--- BEGIN Data provided ---

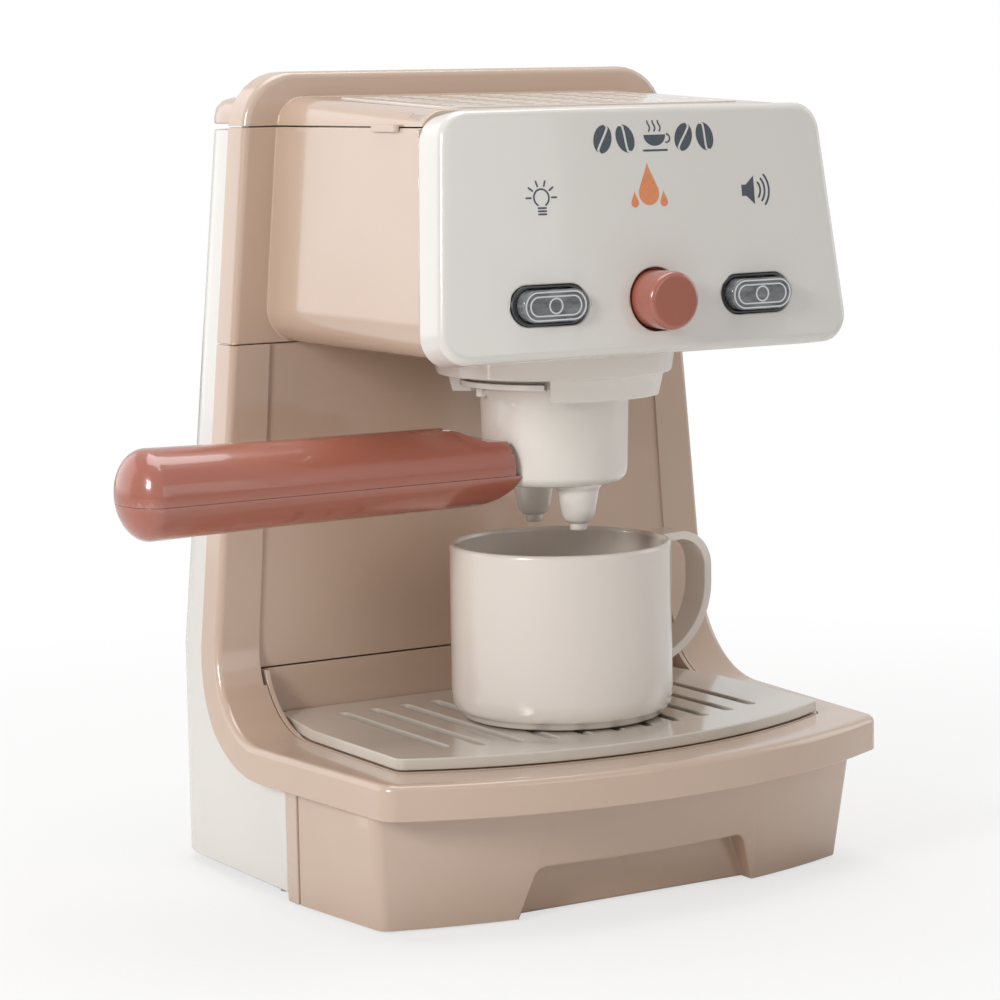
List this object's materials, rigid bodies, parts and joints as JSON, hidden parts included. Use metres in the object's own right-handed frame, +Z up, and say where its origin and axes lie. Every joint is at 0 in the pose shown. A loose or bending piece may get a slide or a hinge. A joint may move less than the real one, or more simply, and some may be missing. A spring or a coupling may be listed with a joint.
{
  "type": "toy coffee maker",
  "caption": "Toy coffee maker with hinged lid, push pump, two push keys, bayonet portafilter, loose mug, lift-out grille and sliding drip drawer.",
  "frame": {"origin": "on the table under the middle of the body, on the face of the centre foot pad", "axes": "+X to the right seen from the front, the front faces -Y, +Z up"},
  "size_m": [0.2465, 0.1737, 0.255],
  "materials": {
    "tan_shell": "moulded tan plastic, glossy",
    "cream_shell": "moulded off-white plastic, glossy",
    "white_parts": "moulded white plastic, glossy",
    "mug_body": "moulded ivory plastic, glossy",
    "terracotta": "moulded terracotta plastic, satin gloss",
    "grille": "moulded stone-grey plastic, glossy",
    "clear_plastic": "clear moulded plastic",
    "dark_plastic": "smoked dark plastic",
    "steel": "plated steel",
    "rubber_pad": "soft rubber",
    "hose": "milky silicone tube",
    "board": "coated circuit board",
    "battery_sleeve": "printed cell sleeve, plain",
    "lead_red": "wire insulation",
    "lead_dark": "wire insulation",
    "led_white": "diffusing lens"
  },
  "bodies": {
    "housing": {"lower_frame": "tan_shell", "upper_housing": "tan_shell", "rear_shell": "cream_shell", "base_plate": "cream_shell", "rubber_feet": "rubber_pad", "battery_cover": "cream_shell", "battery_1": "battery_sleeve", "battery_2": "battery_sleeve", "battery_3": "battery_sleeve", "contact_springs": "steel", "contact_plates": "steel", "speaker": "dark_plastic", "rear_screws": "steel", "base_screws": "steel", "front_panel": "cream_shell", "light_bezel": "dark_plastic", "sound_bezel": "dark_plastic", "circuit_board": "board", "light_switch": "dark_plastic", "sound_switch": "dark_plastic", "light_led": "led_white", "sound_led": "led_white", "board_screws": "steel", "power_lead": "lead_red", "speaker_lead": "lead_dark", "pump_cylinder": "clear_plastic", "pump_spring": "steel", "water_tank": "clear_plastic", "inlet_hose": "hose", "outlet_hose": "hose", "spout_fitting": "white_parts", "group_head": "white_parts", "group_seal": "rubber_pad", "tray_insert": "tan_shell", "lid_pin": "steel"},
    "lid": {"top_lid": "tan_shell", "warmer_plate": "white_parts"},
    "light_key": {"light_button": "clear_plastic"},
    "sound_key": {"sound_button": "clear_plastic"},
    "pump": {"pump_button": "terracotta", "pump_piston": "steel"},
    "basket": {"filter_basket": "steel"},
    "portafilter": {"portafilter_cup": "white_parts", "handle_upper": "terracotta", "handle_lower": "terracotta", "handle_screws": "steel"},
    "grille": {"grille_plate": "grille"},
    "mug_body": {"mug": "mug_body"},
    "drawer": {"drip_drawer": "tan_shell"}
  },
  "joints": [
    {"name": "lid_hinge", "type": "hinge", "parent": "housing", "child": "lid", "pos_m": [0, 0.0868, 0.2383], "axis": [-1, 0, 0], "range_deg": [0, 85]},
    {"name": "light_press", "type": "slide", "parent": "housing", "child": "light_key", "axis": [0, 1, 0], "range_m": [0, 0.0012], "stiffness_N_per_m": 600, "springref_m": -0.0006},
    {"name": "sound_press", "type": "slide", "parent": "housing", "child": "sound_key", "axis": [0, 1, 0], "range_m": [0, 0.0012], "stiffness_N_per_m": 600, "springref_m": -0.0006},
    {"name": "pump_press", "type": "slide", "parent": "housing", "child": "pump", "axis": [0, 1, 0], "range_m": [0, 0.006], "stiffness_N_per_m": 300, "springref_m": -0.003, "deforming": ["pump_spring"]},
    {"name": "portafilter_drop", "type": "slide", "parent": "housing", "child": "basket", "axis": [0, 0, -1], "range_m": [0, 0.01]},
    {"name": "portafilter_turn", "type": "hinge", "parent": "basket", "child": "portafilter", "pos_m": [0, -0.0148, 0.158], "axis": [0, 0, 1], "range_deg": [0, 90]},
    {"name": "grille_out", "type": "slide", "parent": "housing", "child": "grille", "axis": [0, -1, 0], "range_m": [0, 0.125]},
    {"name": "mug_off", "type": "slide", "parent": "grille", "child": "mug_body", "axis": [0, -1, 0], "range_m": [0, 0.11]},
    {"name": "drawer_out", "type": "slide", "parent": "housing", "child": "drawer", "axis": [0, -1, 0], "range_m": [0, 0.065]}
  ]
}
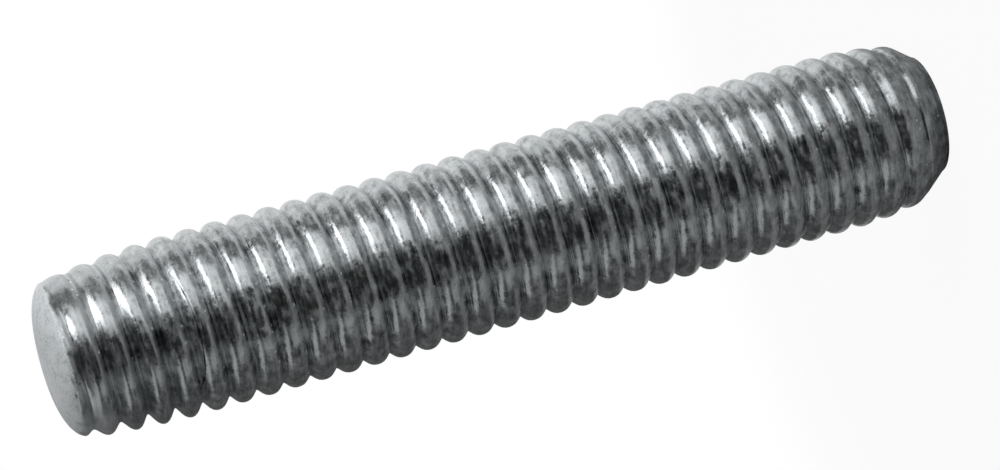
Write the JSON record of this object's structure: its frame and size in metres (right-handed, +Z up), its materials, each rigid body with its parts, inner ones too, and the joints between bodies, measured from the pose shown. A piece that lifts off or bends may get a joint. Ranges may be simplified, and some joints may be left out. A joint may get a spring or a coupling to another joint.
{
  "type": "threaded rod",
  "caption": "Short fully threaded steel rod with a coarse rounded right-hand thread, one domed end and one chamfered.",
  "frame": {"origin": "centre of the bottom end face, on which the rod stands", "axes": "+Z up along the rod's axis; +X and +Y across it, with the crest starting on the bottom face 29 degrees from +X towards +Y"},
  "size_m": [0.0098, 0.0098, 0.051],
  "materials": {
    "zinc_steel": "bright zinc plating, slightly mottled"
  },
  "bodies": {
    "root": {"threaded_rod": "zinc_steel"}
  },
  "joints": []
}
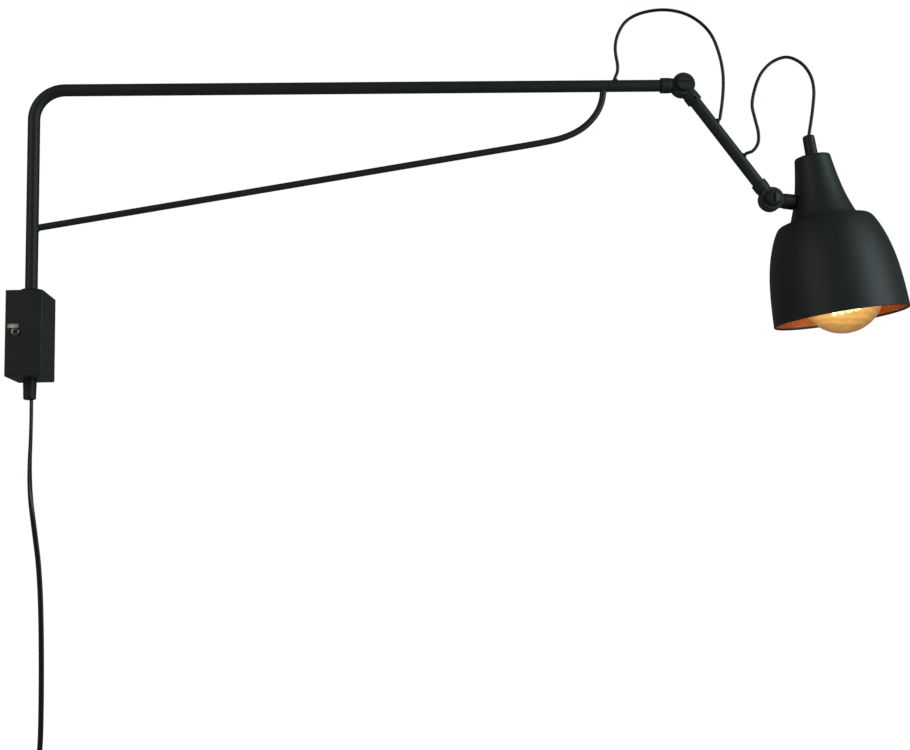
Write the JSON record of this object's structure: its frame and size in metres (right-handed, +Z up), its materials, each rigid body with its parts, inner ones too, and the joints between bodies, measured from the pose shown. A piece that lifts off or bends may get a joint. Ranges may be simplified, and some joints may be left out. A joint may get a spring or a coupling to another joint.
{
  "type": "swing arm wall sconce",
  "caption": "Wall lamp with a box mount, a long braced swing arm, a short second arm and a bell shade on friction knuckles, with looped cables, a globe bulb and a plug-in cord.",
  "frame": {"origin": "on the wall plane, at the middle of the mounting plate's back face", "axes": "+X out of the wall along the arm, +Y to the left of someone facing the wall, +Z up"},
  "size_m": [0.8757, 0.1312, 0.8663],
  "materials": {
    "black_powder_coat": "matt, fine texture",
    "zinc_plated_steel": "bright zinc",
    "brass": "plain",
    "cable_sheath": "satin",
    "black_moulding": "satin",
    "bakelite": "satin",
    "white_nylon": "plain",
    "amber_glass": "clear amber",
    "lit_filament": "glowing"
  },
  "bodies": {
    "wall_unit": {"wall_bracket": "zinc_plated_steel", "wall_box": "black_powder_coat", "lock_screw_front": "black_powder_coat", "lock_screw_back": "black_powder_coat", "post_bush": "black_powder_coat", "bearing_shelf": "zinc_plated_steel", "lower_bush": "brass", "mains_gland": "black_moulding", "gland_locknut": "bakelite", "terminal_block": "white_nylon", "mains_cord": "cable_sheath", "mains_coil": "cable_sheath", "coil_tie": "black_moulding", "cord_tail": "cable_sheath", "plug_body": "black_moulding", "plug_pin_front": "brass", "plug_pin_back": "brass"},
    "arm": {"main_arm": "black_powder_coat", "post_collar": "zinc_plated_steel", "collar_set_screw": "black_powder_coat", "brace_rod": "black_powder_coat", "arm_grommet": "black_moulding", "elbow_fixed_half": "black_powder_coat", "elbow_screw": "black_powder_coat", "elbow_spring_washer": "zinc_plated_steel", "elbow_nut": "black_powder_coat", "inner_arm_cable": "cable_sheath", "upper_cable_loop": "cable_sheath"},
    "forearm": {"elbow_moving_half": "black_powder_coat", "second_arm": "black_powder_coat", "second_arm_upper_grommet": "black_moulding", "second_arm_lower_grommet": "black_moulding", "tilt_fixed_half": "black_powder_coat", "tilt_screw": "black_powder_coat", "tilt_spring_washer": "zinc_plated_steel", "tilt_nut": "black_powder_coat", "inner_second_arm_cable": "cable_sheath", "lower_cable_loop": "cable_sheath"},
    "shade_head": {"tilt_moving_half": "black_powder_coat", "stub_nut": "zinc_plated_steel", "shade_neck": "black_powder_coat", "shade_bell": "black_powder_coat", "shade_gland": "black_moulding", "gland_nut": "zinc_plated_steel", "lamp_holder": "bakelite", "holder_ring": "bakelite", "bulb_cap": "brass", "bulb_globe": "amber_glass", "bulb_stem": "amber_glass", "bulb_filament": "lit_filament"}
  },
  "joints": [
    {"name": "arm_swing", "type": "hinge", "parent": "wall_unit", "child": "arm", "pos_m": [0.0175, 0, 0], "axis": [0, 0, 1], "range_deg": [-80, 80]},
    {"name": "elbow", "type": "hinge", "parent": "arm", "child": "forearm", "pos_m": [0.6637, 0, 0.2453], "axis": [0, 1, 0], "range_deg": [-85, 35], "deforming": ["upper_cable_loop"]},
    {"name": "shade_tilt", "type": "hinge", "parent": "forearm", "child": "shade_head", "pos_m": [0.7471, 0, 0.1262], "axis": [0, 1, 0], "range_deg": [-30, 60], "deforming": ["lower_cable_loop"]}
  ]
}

--- END Data provided ---

| What you have to do |
Look through the entries above for the word "axes". Copy every line where it shows up.

| Finished answer |
List this object's materials, rigid bodies, parts and joints as JSON, hidden parts included. Use metres in the object's own right-handed frame, +Z up, and say where its origin and axes lie. Every joint is at 0 in the pose shown. A loose or bending piece may get a slide or a hinge. A joint may move less than the real one, or more simply, and some may be missing. A spring or a coupling may be listed with a joint.
  "frame": {"origin": "on the table under the middle of the body, on the face of the centre foot pad", "axes": "+X to the right seen from the front, the front faces -Y, +Z up"},
  "frame": {"origin": "centre of the bottom end face, on which the rod stands", "axes": "+Z up along the rod's axis; +X and +Y across it, with the crest starting on the bottom face 29 degrees from +X towards +Y"},
  "frame": {"origin": "on the wall plane, at the middle of the mounting plate's back face", "axes": "+X out of the wall along the arm, +Y to the left of someone facing the wall, +Z up"},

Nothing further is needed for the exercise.